Elizabeth Smart Today: Where Is She Now?

Elizabeth Smart's story is being told through a Netflix documentary. Where is she today?

Elizabeth Smart
Elizabeth Smart.
Photo by Presley Ann/WireImage)

Netflix is streaming a new documentary about the Elizabeth Smart abduction, describing it as a true story that "follows the abduction of 14-year-old Elizabeth Smart and the subsequent media storm that accompanied the search for her captors."

Those who are old enough to have lived through that media storm in 2002 likely remember the story of the Utah girl who was snatched from her bedroom at knifepoint. Many followed the saga of the missing teen, who couldn't be found for nine months. She was miraculously discovered alive when her captors took her inside a convenience store, dressed in a white smock.

But where is Smart now? What is she doing today? "There are happy endings,” Smart told Netflix.

She spoke about the Netflix documentary to TODAY on January 21; Smart was abducted by Brian David Mitchell and his wife, Wanda Barzee. He was a "street preacher" Smart's family had hired for "odd jobs," according to Netflix.

"I specifically remember him saying, the whole of Salt Lake is looking for you, but they will never find you because I have you," she said on TODAY.

In 2012, she married her husband Matthew Gilmour, with whom she has three kids. They still live in Utah.

According to People, Smart met Gilmour in Paris, "reportedly on a Mormon mission trip." The magazine added that Gilmour was "a native of Aberdeen, Scotland." He didn't realize Smart was the girl in the news, which impressed her, the publication reported.

“The thing that attracted me the most to her — at the beginning and now — is how confident she is, especially considering everything she has been through,” Gilmour said to People.

Today, Smart appears to be happily enjoying family and motherhood. She has also devoted her life to helping other survivors of sexual trauma shed guilt and go on to have happy lives.

"Being a mom and having children of my own was something I dreamed about as a little girl," she said in a clip played by TODAY.

She created a foundation to help other survivors. Smart wrote books and gives speeches, according to TODAY. She said she feels the need to talk about what happened to her so other victims don't feel alone.
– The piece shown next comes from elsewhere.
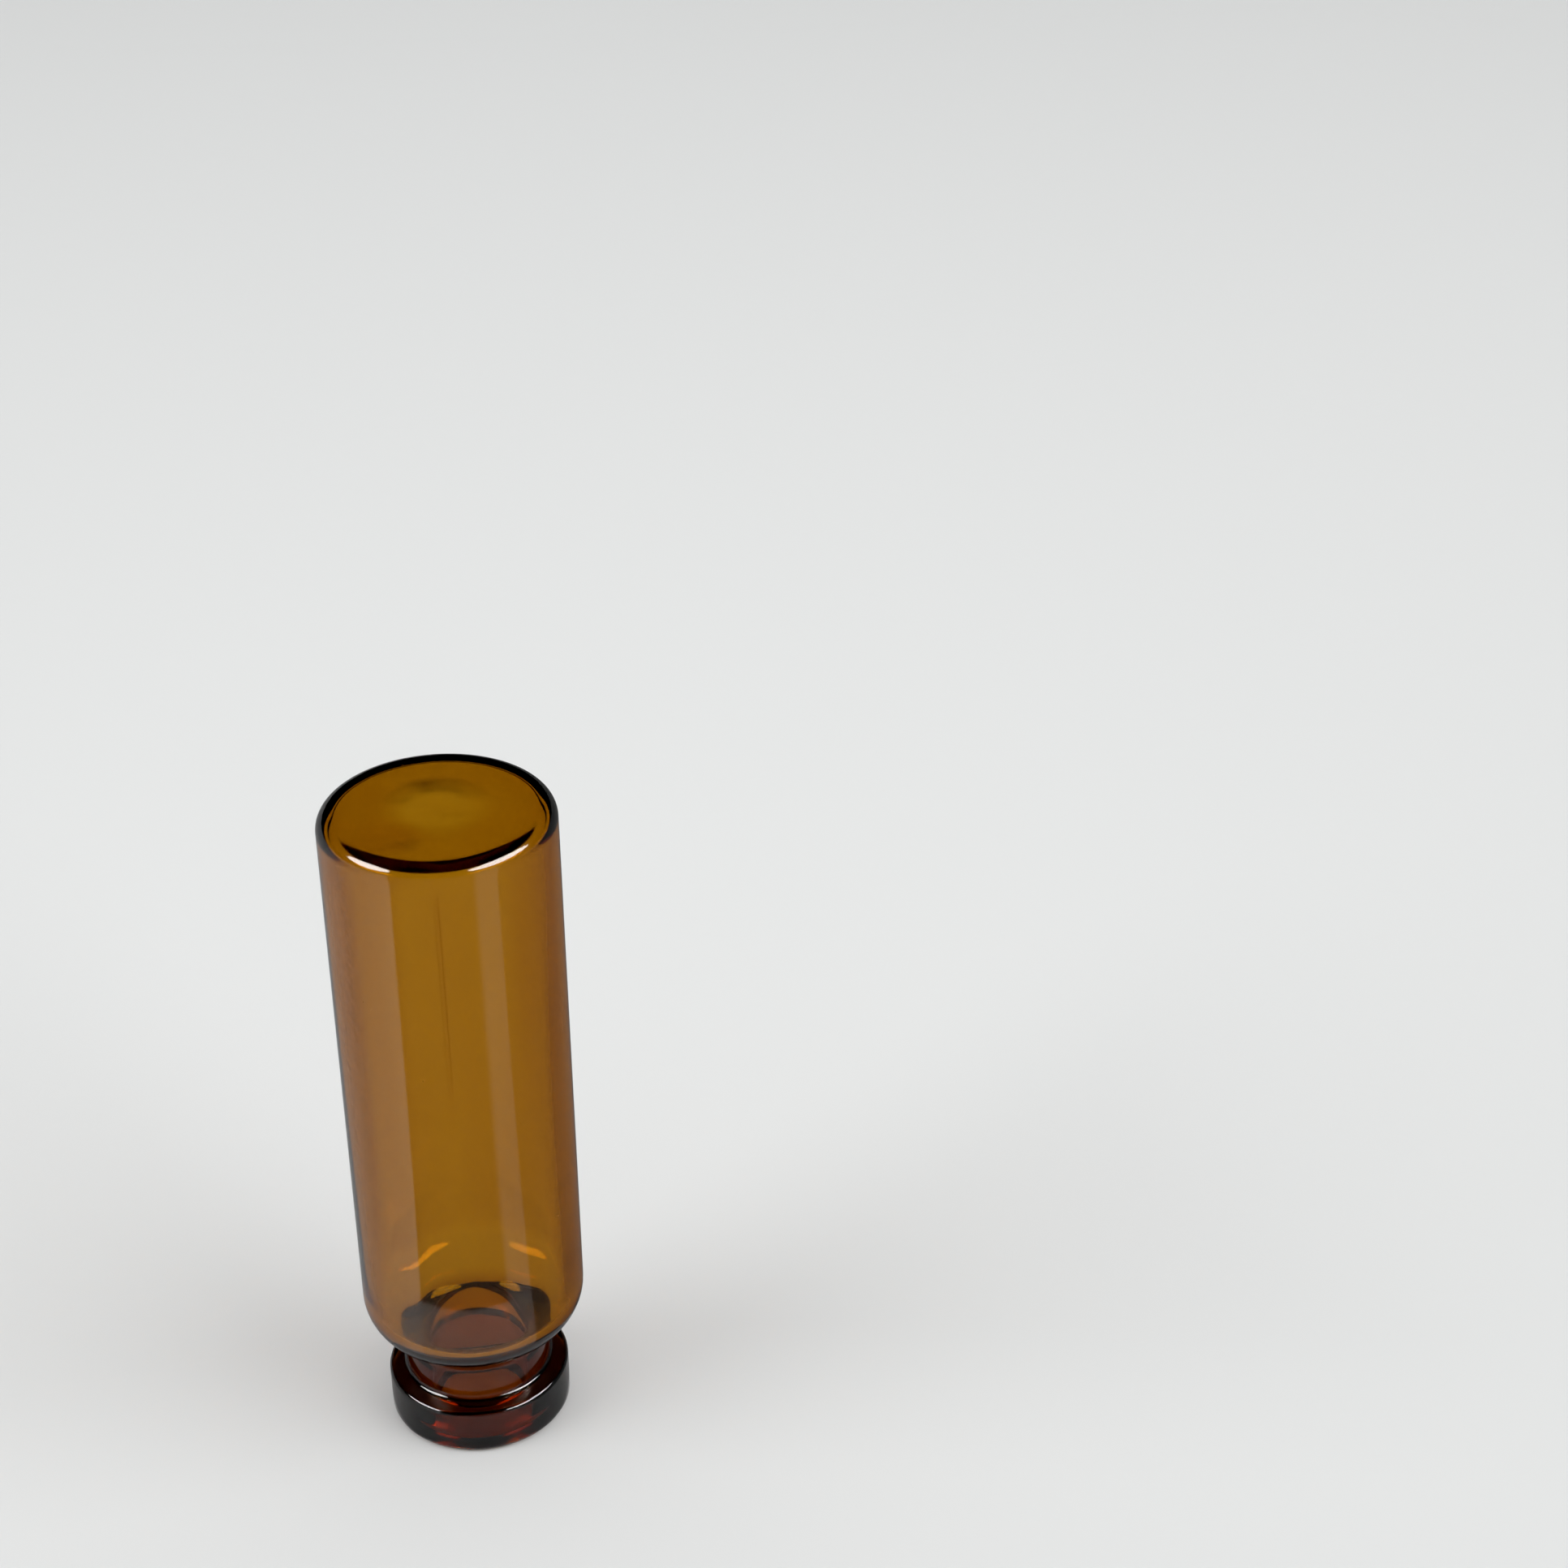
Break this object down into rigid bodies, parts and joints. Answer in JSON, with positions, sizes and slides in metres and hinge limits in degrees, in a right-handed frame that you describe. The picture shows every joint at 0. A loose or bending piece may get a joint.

"We’re a women and survivor-led organization building a more compassionate society to end sexual violence. Together with advocate Elizabeth Smart—whose abduction and assault garnered national attention in 2002—we drive crucial conversations and work to shift societal perceptions for lasting change," the Elizabeth Smart Foundation says on its website.

That's been a quest she embarked on long ago.

"I want other survivors out there to know that they are not alone. That they can be happy. That they can come back and have a wonderful life," she said to TODAY in 2012.